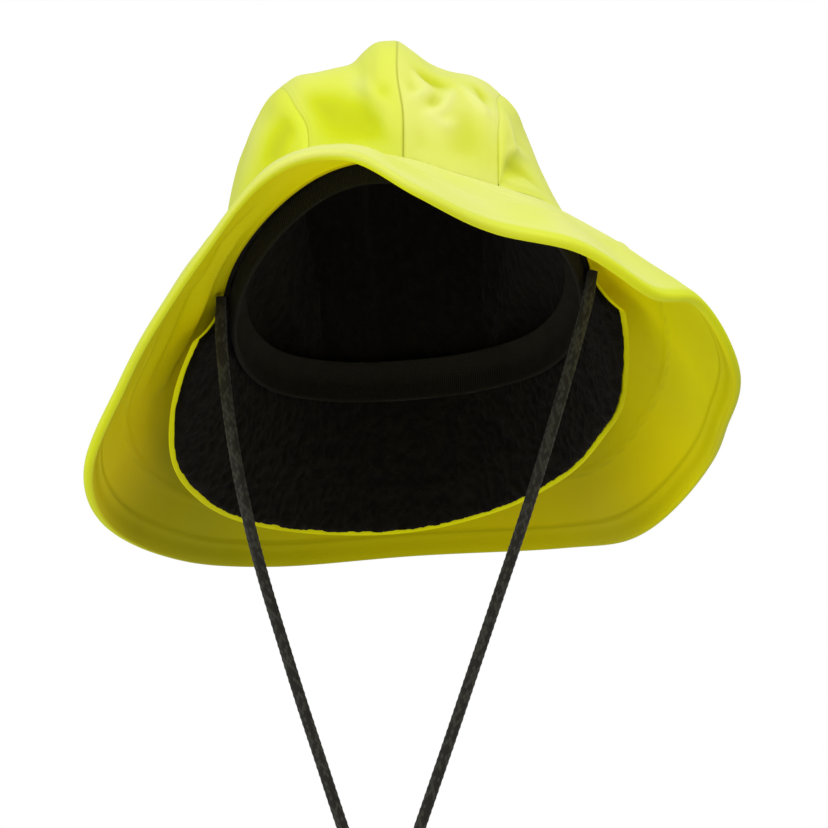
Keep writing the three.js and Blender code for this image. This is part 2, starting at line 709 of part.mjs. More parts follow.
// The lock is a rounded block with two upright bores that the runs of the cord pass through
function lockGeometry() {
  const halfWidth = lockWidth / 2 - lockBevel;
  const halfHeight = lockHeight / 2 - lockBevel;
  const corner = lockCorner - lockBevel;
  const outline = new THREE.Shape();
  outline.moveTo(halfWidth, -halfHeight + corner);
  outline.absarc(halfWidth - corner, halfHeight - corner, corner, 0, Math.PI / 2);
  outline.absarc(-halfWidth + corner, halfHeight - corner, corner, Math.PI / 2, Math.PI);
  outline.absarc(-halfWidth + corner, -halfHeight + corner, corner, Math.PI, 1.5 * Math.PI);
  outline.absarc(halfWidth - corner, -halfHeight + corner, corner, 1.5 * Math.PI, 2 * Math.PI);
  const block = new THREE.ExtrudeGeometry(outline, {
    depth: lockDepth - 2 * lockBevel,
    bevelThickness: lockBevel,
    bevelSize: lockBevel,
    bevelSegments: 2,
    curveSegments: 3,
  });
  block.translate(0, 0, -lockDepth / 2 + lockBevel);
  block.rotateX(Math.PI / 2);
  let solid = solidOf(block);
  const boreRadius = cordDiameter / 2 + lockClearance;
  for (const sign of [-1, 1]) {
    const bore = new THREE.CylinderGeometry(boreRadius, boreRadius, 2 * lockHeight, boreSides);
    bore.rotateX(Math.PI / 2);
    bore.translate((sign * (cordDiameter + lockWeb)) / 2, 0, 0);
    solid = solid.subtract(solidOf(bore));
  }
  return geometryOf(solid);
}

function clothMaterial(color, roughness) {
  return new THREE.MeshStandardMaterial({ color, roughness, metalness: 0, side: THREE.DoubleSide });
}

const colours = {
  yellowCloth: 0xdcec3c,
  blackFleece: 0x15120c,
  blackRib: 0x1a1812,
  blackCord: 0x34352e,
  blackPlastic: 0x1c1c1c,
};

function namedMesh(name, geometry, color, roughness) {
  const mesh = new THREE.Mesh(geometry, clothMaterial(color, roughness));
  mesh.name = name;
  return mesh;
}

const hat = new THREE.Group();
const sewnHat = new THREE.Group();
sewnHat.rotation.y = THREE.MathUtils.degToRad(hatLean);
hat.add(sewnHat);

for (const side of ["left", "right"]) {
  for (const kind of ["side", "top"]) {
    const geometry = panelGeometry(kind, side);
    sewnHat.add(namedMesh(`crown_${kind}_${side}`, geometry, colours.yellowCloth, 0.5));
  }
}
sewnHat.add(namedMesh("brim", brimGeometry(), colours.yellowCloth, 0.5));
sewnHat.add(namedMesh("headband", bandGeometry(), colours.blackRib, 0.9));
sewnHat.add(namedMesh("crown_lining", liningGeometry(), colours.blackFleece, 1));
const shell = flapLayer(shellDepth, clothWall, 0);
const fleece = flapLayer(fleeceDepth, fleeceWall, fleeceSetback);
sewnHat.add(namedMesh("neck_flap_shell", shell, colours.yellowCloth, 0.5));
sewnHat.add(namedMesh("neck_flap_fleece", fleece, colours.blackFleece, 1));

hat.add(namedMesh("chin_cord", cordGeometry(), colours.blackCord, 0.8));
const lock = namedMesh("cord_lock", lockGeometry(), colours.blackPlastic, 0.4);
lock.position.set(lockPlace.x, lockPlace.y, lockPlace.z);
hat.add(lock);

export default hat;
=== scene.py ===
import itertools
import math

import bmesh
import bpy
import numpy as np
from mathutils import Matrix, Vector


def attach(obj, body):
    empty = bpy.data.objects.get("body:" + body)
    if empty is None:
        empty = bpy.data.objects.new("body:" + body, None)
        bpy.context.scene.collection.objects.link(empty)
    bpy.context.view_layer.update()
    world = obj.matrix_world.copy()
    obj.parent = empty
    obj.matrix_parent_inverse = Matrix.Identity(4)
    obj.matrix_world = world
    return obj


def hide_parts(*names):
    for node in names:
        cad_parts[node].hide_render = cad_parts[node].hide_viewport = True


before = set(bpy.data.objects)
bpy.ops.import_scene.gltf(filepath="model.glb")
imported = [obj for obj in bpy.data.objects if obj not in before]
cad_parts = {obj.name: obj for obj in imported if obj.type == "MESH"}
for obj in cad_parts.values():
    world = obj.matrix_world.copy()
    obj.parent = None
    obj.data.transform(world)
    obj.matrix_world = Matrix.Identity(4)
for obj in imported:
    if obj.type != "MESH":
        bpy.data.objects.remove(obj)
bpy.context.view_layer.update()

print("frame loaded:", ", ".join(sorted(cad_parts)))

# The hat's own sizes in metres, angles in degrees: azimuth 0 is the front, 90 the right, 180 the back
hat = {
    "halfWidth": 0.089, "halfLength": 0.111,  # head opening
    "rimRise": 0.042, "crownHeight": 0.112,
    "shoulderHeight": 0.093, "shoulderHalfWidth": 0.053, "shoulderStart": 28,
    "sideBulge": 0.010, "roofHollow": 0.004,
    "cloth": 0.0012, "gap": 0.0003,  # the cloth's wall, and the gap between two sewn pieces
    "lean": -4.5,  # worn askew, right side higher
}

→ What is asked
Copy out each line exactly as written.

→ Response below
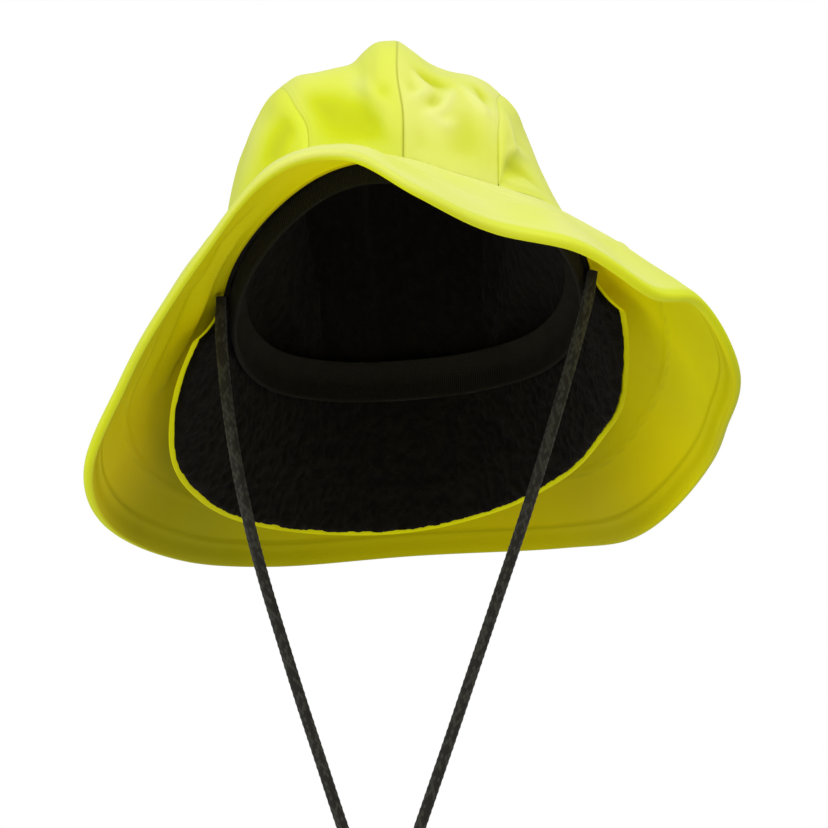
Keep writing the three.js and Blender code for this image. This is part 2, starting at line 709 of part.mjs. More parts follow.
// The lock is a rounded block with two upright bores that the runs of the cord pass through
function lockGeometry() {
  const halfWidth = lockWidth / 2 - lockBevel;
  const halfHeight = lockHeight / 2 - lockBevel;
  const corner = lockCorner - lockBevel;
  const outline = new THREE.Shape();
  outline.moveTo(halfWidth, -halfHeight + corner);
  outline.absarc(halfWidth - corner, halfHeight - corner, corner, 0, Math.PI / 2);
  outline.absarc(-halfWidth + corner, halfHeight - corner, corner, Math.PI / 2, Math.PI);
  outline.absarc(-halfWidth + corner, -halfHeight + corner, corner, Math.PI, 1.5 * Math.PI);
  outline.absarc(halfWidth - corner, -halfHeight + corner, corner, 1.5 * Math.PI, 2 * Math.PI);
  const block = new THREE.ExtrudeGeometry(outline, {
    depth: lockDepth - 2 * lockBevel,
    bevelThickness: lockBevel,
    bevelSize: lockBevel,
    bevelSegments: 2,
    curveSegments: 3,
  });
  block.translate(0, 0, -lockDepth / 2 + lockBevel);
  block.rotateX(Math.PI / 2);
  let solid = solidOf(block);
  const boreRadius = cordDiameter / 2 + lockClearance;
  for (const sign of [-1, 1]) {
    const bore = new THREE.CylinderGeometry(boreRadius, boreRadius, 2 * lockHeight, boreSides);
    bore.rotateX(Math.PI / 2);
    bore.translate((sign * (cordDiameter + lockWeb)) / 2, 0, 0);
    solid = solid.subtract(solidOf(bore));
  }
  return geometryOf(solid);
}

function clothMaterial(color, roughness) {
  return new THREE.MeshStandardMaterial({ color, roughness, metalness: 0, side: THREE.DoubleSide });
}

const colours = {
  yellowCloth: 0xdcec3c,
  blackFleece: 0x15120c,
  blackRib: 0x1a1812,
  blackCord: 0x34352e,
  blackPlastic: 0x1c1c1c,
};

function namedMesh(name, geometry, color, roughness) {
  const mesh = new THREE.Mesh(geometry, clothMaterial(color, roughness));
  mesh.name = name;
  return mesh;
}

const hat = new THREE.Group();
const sewnHat = new THREE.Group();
sewnHat.rotation.y = THREE.MathUtils.degToRad(hatLean);
hat.add(sewnHat);

for (const side of ["left", "right"]) {
  for (const kind of ["side", "top"]) {
    const geometry = panelGeometry(kind, side);
    sewnHat.add(namedMesh(`crown_${kind}_${side}`, geometry, colours.yellowCloth, 0.5));
  }
}
sewnHat.add(namedMesh("brim", brimGeometry(), colours.yellowCloth, 0.5));
sewnHat.add(namedMesh("headband", bandGeometry(), colours.blackRib, 0.9));
sewnHat.add(namedMesh("crown_lining", liningGeometry(), colours.blackFleece, 1));
const shell = flapLayer(shellDepth, clothWall, 0);
const fleece = flapLayer(fleeceDepth, fleeceWall, fleeceSetback);
sewnHat.add(namedMesh("neck_flap_shell", shell, colours.yellowCloth, 0.5));
sewnHat.add(namedMesh("neck_flap_fleece", fleece, colours.blackFleece, 1));

hat.add(namedMesh("chin_cord", cordGeometry(), colours.blackCord, 0.8));
const lock = namedMesh("cord_lock", lockGeometry(), colours.blackPlastic, 0.4);
lock.position.set(lockPlace.x, lockPlace.y, lockPlace.z);
hat.add(lock);

export default hat;
=== scene.py ===
import itertools
import math

import bmesh
import bpy
import numpy as np
from mathutils import Matrix, Vector


def attach(obj, body):
    empty = bpy.data.objects.get("body:" + body)
    if empty is None:
        empty = bpy.data.objects.new("body:" + body, None)
        bpy.context.scene.collection.objects.link(empty)
    bpy.context.view_layer.update()
    world = obj.matrix_world.copy()
    obj.parent = empty
    obj.matrix_parent_inverse = Matrix.Identity(4)
    obj.matrix_world = world
    return obj


def hide_parts(*names):
    for node in names:
        cad_parts[node].hide_render = cad_parts[node].hide_viewport = True


before = set(bpy.data.objects)
bpy.ops.import_scene.gltf(filepath="model.glb")
imported = [obj for obj in bpy.data.objects if obj not in before]
cad_parts = {obj.name: obj for obj in imported if obj.type == "MESH"}
for obj in cad_parts.values():
    world = obj.matrix_world.copy()
    obj.parent = None
    obj.data.transform(world)
    obj.matrix_world = Matrix.Identity(4)
for obj in imported:
    if obj.type != "MESH":
        bpy.data.objects.remove(obj)
bpy.context.view_layer.update()

print("frame loaded:", ", ".join(sorted(cad_parts)))

# The hat's own sizes in metres, angles in degrees: azimuth 0 is the front, 90 the right, 180 the back
hat = {
    "halfWidth": 0.089, "halfLength": 0.111,  # head opening
    "rimRise": 0.042, "crownHeight": 0.112,
    "shoulderHeight": 0.093, "shoulderHalfWidth": 0.053, "shoulderStart": 28,
    "sideBulge": 0.010, "roofHollow": 0.004,
    "cloth": 0.0012, "gap": 0.0003,  # the cloth's wall, and the gap between two sewn pieces
    "lean": -4.5,  # worn askew, right side higher
}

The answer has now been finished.